Descriptions, Reviews, Etc.
Publisher Description:
Published in 1861, "Incidents in the Life of a Slave Girl" was one of the first personal narratives by a slave and one of the few written by a woman. Jacobs (1813-97) was a slave in North Carolina and suffered terribly, along with her family, at the hands of a ruthless owner. She made several failed attempts to escape before successfully making her way North, though it took years of hiding and slow progress. Eventually, she was reunited with her children. For all biography and history collections. "Slavery is terrible for men, but it is far more terrible for women," Harriet Jacobs wrote in 1861. At that time she was an escaped slave living in the north, but the Fugitive Slave Law of 1850 meant that she could no longer consider being in the northern states a guarantee of freedom or safety. Her book is an eloquent recital of the suffering that is slavery. Families broken apart; promises of freedom made but never kept; whippings, beatings, and burnings; masters selling their own children - all are recounted with precise detail and a blazing indignation.

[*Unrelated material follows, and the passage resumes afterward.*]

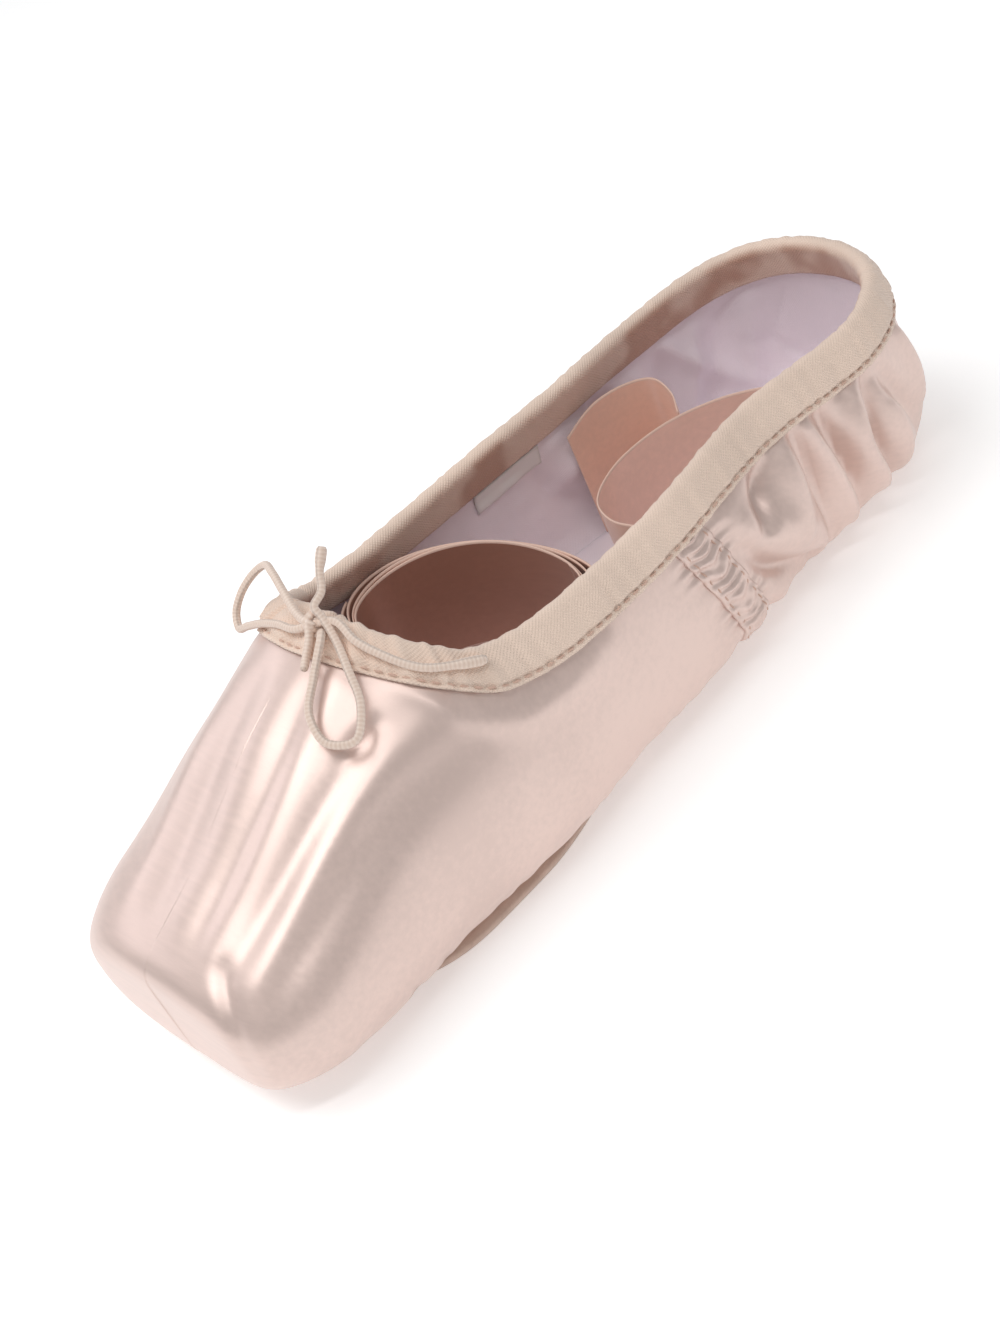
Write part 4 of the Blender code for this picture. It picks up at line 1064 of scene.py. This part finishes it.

Harriet Jacobs' master started pursuing her when she was fifteen; in disgust she continually refused and avoided him. Her first attempt at revenge and escape failed: she became the lover of a local unmarried white man and had several children, but even then her master refused to sell her. Finally, in desperation, she ran away and hid in an uninsulated garret, three feet high at its tallest point with almost no air or light. She stayed there for seven years, enduring cold, heat, and a crippling lack of movement, always hoping to catch a glimpse of her children through a crack in the walls as they walked by on the road below her. At last she had a chance to escape to the North. Her story is a remarkable testimony to her strength and courage, and an unrelenting attack upon the institution of slavery.